また、画面の中にはソネットにうたわれていない象徴も多数存在します。欄干の上のガラス器に生けられた棘のない薔薇は、「純潔」の白百合とともに聖母の花であり、その傍らのランプは「敬虔さ」を表すとされるものです。欄干の向こうでヨアキムが手入れをしている葡萄の木も、ヨハネ福音書に“わたしは葡萄の木、あなたがたはその枝である”とあるようにキリストの象徴です。その脇では聖霊の象徴である鳩が格子垣と羽根を休め、緑の蔦のからまるその垣根の一部が、ちょうど画面の中央で十字架の形になっています。これは未だ不在のキリストの、十字架上の死の暗示と言うことができます。そして、ソネットにもあるように、キリストのみならずマリアの未来をも暗示しています。ソネットTにあるように、今は平穏な少女時代を過ごしているマリアですが、その後、思いがけず母になってしまうわけです。自分では何ひとつわからないうちに、しかも、ただの人の子ではなく、神の子の母になってしまうのです。それは、ソネットTもUも最後の4行に暗示されているわけで、これらのソネットと絵はキリスト懐胎という一点に帰結していくように一切が予兆されるがごとく象徴が暗示されていることが分かります。

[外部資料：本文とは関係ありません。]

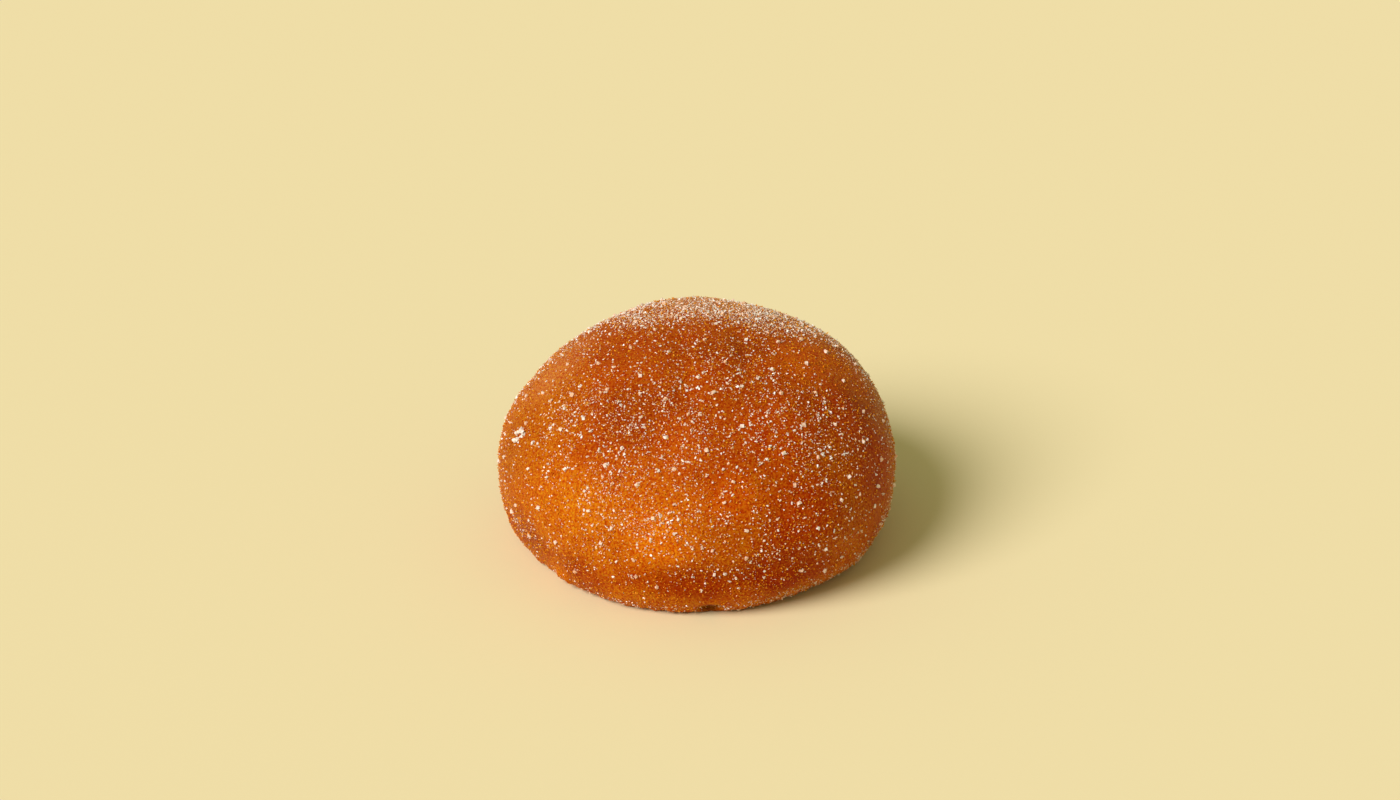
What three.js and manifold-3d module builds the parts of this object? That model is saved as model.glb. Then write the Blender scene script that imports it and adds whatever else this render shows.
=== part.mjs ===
// A jelly filled doughnut, whole and uncut: one round of yeast dough that has puffed up in hot oil,
// been turned once and rolled in coarse sugar while warm. The jam is sealed inside and nowhere in
// sight, so the dough is one solid, with its largest sugar crystals stuck fast to the crust.
//
// Millimetres, +Z up. The origin is the middle of the flat foot that the doughnut rests on, and -Y is
// its front. Azimuths are degrees round +Z from +X. A latitude says how far a place is along the
// section, from -90 at the middle of the foot, over the flank, to +90 at the crown. A pinch's width
// goes along the flank, its depth into it and its height up it, the last two from its middle.
import * as THREE from "three";
import { mergeVertices } from "three/addons/utils/BufferGeometryUtils.js";
import Module from "manifold-3d";

// ---- driving dimensions of the dough ----
const WIDTH = 84; // across the widest ring
const HEIGHT = 48.8; // from the foot to the crown
const WIDEST_HEIGHT = 16; // of the widest ring, above the foot
const FOOT_RADIUS = 35.4; // of the flat that it cooled and rests on
const CROWN_LEAN = 0.3; // how far the crown leans towards +X

// The round isn't true: shallow waves in its radius, as shares of it.
const LOBES = [
  { waves: 2, share: 0.01, azimuth: -10 },
  { waves: 3, share: 0.012, azimuth: 57 },
  { waves: 5, share: 0.007, azimuth: 31 },
];

// At the front right the flank is tucked further under the dough: the foot's radius is less there by
// this share, which fades out towards the widest ring and, the sooner the sharper, to either side.
const TUCK = { share: 0.08, azimuth: -45, sharpness: 7 };

// Hollows (rise below 0) and swells (rise above 0) of the crust, each a soft stroke from one place
// to another with this reach to either side.
const STROKES = [
  { what: "hollow in the crown's front slope", from: [-127, 37], to: [-103, 34], reach: 5.5, rise: -0.9 },
  { what: "pucker on the crown", from: [-124, 77], to: [-97, 52], reach: 2.8, rise: -0.7 },
  { what: "short pucker beside it", from: [-24, 76], to: [-58, 61], reach: 2.6, rise: -0.6 },
  { what: "dip below the short pucker", from: [-68, 51], to: [-60, 48], reach: 4, rise: -0.5 },
  { what: "crease along the front of the foot", from: [-100, -11], to: [-74, -11], reach: 3.6, rise: -0.7 },
  { what: "crease along the right of the foot", from: [-64, -9], to: [-40, -12], reach: 3.4, rise: -0.7 },
  { what: "tuck of the left flank", from: [-162, -17], to: [-140, -18], reach: 4.5, rise: -0.6 },
  { what: "swell over the front left", from: [-150, 4], to: [-112, 12], reach: 11, rise: 0.5 },
  { what: "swell over the front", from: [-90, 17], to: [-72, 20], reach: 9, rise: 0.4 },
  { what: "shoulder on the right", from: [-8, 40], to: [22, 42], reach: 12, rise: 0.4 },
  { what: "edge of that shoulder", from: [5, 27], to: [14, 41], reach: 7, rise: 0.4 },
  { what: "shoulder at the upper left", from: [152, 56], to: [164, 42], reach: 8, rise: 0.5 },
  { what: "shoulder at the back", from: [80, 36], to: [110, 40], reach: 13, rise: 0.4 },
  { what: "hollow at the back left", from: [140, 30], to: [162, 22], reach: 7, rise: -0.8 },
  { what: "crease along the back of the foot", from: [64, -10], to: [112, -12], reach: 3.8, rise: -0.6 },
  { what: "swell over the back right", from: [28, 4], to: [52, 10], reach: 10, rise: 0.4 },
];

// Long and short lumps all over the crust: sums of waves of this length and height.
const LUMPS = [
  { length: 27, height: 0.15, count: 6 },
  { length: 11, height: 0.08, count: 8 },
];
const RELIEF_FADE = 3; // height over which relief grows from nothing at the foot to its full size

// Where a fold of dough tucked under the foot opens, and where one stands out, at this height.
const FOLD_LATITUDE = -29;
const FOLD_GAPS = [
  { azimuth: -87, width: 5, depth: 1.6, height: 1.7, at: 0.6 },
  { azimuth: 63, width: 6, depth: 1.4, height: 2, at: 0.6 },
];
const FOLD_LIPS = [
  { azimuth: -138, width: 5, depth: 1.3, height: 1.1, at: 2 },
  { azimuth: 171, width: 6.5, depth: 1.2, height: 1.2, at: 2.2 },
];

// ---- driving dimensions of the sugar ----
const CRYSTAL_SIZES = [0.44, 0.76]; // shortest and longest side of the crystals that are large enough to show
const CRYSTAL_COUNT = 165;
const CRYSTAL_DRIFT = 16; // degrees that a crystal may stray along its ring from an even spread
const CRYSTAL_SUNK = 0.35; // share of a crystal that is below the crust
const SUGARED_FROM = -19; // the latitude below which the rack has rubbed the sugar off
// The two halves of the one damp lump of sugar, and how flat they lie, as a share of their spread.
const CLUMPS = [
  { azimuth: -164, latitude: 15.6, crystals: 10, spread: 2.6 },
  { azimuth: -162.6, latitude: 18.2, crystals: 10, spread: 2.4 },
];
const CLUMP_FLATNESS = 0.35;

const CRUST_DETAIL = 15; // how many times each edge of the first icosahedron is split, less one
const WELD = 1e-3; // vertices closer than this are one
const SEED = 20;

/** A repeatable stream of numbers from 0 to 1. */
function randomStream(seed) {
  let state = seed >>> 0;
  return () => {
    state = (state + 0x6d2b79f5) >>> 0;
    let mixed = Math.imul(state ^ (state >>> 15), 1 | state);
    mixed = (mixed + Math.imul(mixed ^ (mixed >>> 7), 61 | mixed)) ^ mixed;
    return ((mixed ^ (mixed >>> 14)) >>> 0) / 4294967296;
  };
}

const toRadians = THREE.MathUtils.degToRad;

// The section of a true round: the flat foot, the flank tucked under, and the dome.
const section = new THREE.Path();
section.moveTo(0, 0);
section.lineTo(FOOT_RADIUS, 0);
section.absellipse(FOOT_RADIUS, WIDEST_HEIGHT, WIDTH / 2 - FOOT_RADIUS, WIDEST_HEIGHT, -Math.PI / 2, 0);
section.absellipse(0, WIDEST_HEIGHT, WIDTH / 2, HEIGHT - WIDEST_HEIGHT, 0, Math.PI / 2);

/** The share of its radius by which the flank is tucked in at an azimuth and a height. */
function tuckAt(azimuth, height) {
  const facing = Math.max(0, Math.cos(toRadians(azimuth - TUCK.azimuth)));
  const low = Math.max(0, 1 - height / WIDEST_HEIGHT);
  return TUCK.share * facing ** TUCK.sharpness * low ** 2;
}

/** The place on the smooth dough at an azimuth and a latitude. */
function smoothPoint(azimuth, latitude) {
  const { x: radius, y: height } = section.getPoint((latitude + 90) / 180);
  const lobed = LOBES.reduce(
    (sum, lobe) => sum + lobe.share * Math.cos(lobe.waves * toRadians(azimuth - lobe.azimuth)),
    1,
  );
  const reach = radius * (lobed - tuckAt(azimuth, height));
  const angle = toRadians(azimuth);
  return new THREE.Vector3(
    reach * Math.cos(angle) + (CROWN_LEAN * height) / HEIGHT,
    reach * Math.sin(angle),
    height,
  );
}

/** The waves that LUMPS stand for, each with a heading and a phase of its own. */
function lumpWaves(random) {
  return LUMPS.flatMap(({ length, height, count }) =>
    Array.from({ length: count }, () => ({
      heading: new THREE.Vector3(random() - 0.5, random() - 0.5, random() - 0.5)
        .normalize()
        .multiplyScalar((2 * Math.PI) / length),
      phase: 2 * Math.PI * random(),
      height: height / Math.sqrt(count / 2),
    })),
  );
}

const strokeLines = STROKES.map((stroke) => ({
  ...stroke,
  line: new THREE.Line3(smoothPoint(...stroke.from), smoothPoint(...stroke.to)),
}));
const waves = lumpWaves(randomStream(SEED));

/** How far the crust stands out of the smooth dough at a place on it. */
function reliefAt(place) {
  const nearest = new THREE.Vector3();
  const stroked = strokeLines.reduce((sum, { line, reach, rise }) => {
    line.closestPointToPoint(place, true, nearest);
    return sum + rise * Math.exp(-((nearest.distanceTo(place) / reach) ** 2));
  }, 0);
  const lumpy = waves.reduce(
    (sum, { heading, phase, height }) => sum + height * Math.sin(heading.dot(place) + phase),
    0,
  );
  return (stroked + lumpy) * THREE.MathUtils.smoothstep(place.z, 0, RELIEF_FADE);
}

/** The way out of the dough at a place on it. The foot's way out is straight down. */
function outwardAt(azimuth, latitude) {
  const step = 0.5;
  const above = Math.min(latitude + step, 90);
  const along = smoothPoint(azimuth, above).sub(smoothPoint(azimuth, latitude - step));
  const round = smoothPoint(azimuth + step, latitude).sub(smoothPoint(azimuth - step, latitude));
  return round.cross(along).normalize();
}

/** The place on the crust at an azimuth and a latitude. */
function crustPoint(azimuth, latitude) {
  const place = smoothPoint(azimuth, latitude);
  return place.addScaledVector(outwardAt(azimuth, latitude), reliefAt(place));
}

/** The crust as one closed skin of even triangles: a fine ball whose every point moves onto the dough. */
function crustGeometry() {
  const skin = new THREE.IcosahedronGeometry(1, CRUST_DETAIL);
  const position = skin.getAttribute("position");
  const direction = new THREE.Vector3();
  for (let i = 0; i < position.count; i++) {
    direction.fromBufferAttribute(position, i).normalize();
    const azimuth = THREE.MathUtils.radToDeg(Math.atan2(direction.y, direction.x));
    const latitude = THREE.MathUtils.radToDeg(Math.asin(THREE.MathUtils.clamp(direction.z, -1, 1)));
    position.setXYZ(i, ...crustPoint(azimuth, latitude));
  }
  return skin;
}

/** A ball stretched to a size and turned so that its depth points along the azimuth. */
function pinch({ azimuth, width, depth, height }, centre) {
  return new THREE.IcosahedronGeometry(1, 1)
    .scale(depth, width / 2, height)
    .rotateZ(toRadians(azimuth))
    .translate(...centre);
}

/** A fold gap is a pinch of air, and a fold lip one of dough, where the flank meets the foot. */
const foldGeometry = (fold) => pinch(fold, smoothPoint(fold.azimuth, FOLD_LATITUDE).setZ(fold.at));

/** One sugar crystal, a slightly uneven block, set in the crust at a place. */
function crystalGeometry(azimuth, latitude, random, offset = new THREE.Vector3()) {
  const [shortest, longest] = CRYSTAL_SIZES;
  const sides = [0, 1, 2].map(() => THREE.MathUtils.lerp(shortest, longest, random()));
  const turn = new THREE.Euler(...[0, 1, 2].map(() => Math.PI * random()));
  const sunk = (0.5 - CRYSTAL_SUNK) * Math.min(...sides);
  const place = crustPoint(azimuth, latitude)
    .addScaledVector(outwardAt(azimuth, latitude), sunk)
    .add(offset);
  return new THREE.BoxGeometry(...sides)
    .applyQuaternion(new THREE.Quaternion().setFromEuler(turn))
    .translate(...place);
}

/** The crystals that stick together in one half of the damp lump. */
function clumpGeometries({ azimuth, latitude, crystals, spread }, random) {
  const out = outwardAt(azimuth, latitude);
  return Array.from({ length: crystals }, () => {
    const offset = new THREE.Vector3(random() - 0.5, random() - 0.5, random() - 0.5).multiplyScalar(spread);
    offset.addScaledVector(out, (CLUMP_FLATNESS - 1) * offset.dot(out));
    return crystalGeometry(azimuth, latitude, random, offset);
  });
}

/** The crystals that show, spread evenly by a spiral from the crown to the flank, and the damp lump. */
function crystalGeometries(random) {
  const goldenAngle = 180 * (3 - Math.sqrt(5));
  const lowest = Math.sin(toRadians(SUGARED_FROM));
  const scattered = Array.from({ length: CRYSTAL_COUNT }, (_, i) => {
    const level = THREE.MathUtils.lerp(1, lowest, (i + random()) / CRYSTAL_COUNT);
    const azimuth = i * goldenAngle + CRYSTAL_DRIFT * (random() - 0.5);
    return crystalGeometry(azimuth, THREE.MathUtils.radToDeg(Math.asin(level)), random);
  });
  return [...scattered, ...CLUMPS.flatMap((clump) => clumpGeometries(clump, random))];
}

const wasm = await Module();
wasm.setup();

/** A closed geometry as a manifold-3d solid. */
function solidOf(geometry) {
  geometry.deleteAttribute("normal");
  geometry.deleteAttribute("uv");
  const welded = mergeVertices(geometry, WELD);
  return new wasm.Manifold(
    new wasm.Mesh({
      numProp: 3,
      vertProperties: welded.getAttribute("position").array,
      triVerts: new Uint32Array(welded.index.array),
    }),
  );
}

/** A manifold-3d solid as a geometry with shading normals. */
function geometryOf(solid) {
  const mesh = solid.getMesh();
  const geometry = new THREE.BufferGeometry()
    .setAttribute("position", new THREE.BufferAttribute(mesh.vertProperties, 3))
    .setIndex(new THREE.BufferAttribute(mesh.triVerts, 1));
  geometry.computeVertexNormals();
  return geometry;
}

/** The whole doughnut: the crust, less its fold gaps, with its fold lips and crystals joined on. */
function doughnutGeometry() {
  let solid = solidOf(crustGeometry());
  for (const gap of FOLD_GAPS) solid = solid.subtract(solidOf(foldGeometry(gap)));
  for (const lip of FOLD_LIPS) solid = solid.add(solidOf(foldGeometry(lip)));
  for (const crystal of crystalGeometries(randomStream(SEED + 1))) solid = solid.add(solidOf(crystal));
  return geometryOf(solid);
}

const friedCrust = new THREE.MeshStandardMaterial({ color: 0xb5591a, roughness: 0.62, metalness: 0 });

const doughnut = new THREE.Mesh(doughnutGeometry(), friedCrust);
doughnut.name = "doughnut";

const part = new THREE.Group();
part.add(doughnut);

export default part;
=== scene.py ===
"""A jelly filled doughnut, whole and uncut: one domed round of fried yeast dough, rolled in coarse sugar.

The dough stands on its flat foot at the origin, with +Z up and its front towards -Y. Sizes are in
millimetres in the classes and become metres where a mesh is made. An azimuth is degrees round +Z from
+X. A latitude says how far a place is along the dough's section, from -90 at the middle of the foot,
over the flank, to +90 at the crown.
"""

import logging
import math
from collections.abc import Callable, Mapping, Sequence
from dataclasses import dataclass
from enum import Enum
from functools import partial

import bpy
from bpy.types import Material, Mesh, Node, NodeSocket, NodeTree, Object
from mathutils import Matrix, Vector


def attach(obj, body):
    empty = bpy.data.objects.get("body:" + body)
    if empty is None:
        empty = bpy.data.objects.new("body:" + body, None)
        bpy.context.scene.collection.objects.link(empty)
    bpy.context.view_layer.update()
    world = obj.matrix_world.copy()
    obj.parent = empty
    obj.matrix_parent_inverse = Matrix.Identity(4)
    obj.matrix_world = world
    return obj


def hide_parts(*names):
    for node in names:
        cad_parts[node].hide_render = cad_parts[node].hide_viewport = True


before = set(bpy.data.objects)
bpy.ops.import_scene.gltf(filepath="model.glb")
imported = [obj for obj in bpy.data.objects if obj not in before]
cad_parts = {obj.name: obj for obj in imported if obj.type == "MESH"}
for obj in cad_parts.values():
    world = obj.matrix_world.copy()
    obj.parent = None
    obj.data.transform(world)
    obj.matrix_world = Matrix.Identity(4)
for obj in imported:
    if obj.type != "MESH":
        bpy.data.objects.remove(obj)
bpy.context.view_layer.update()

log = logging.getLogger("doughnut")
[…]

このように、ロセッティは、同じような宗教画を描きながら、ミレイやハントとは違って緻密で写実的な画面から見えるもので語り、緊張感の高まる劇的に一瞬を場面とすることよりも、言葉による詩と見えるものである絵を補うように並行して制作することにより、見えないもの、例えばマリアの心理的な面をリアルに表わそうとした。そこに見るものの共感を誘うという作品の方向性を目指したのではないか、と私には思えます。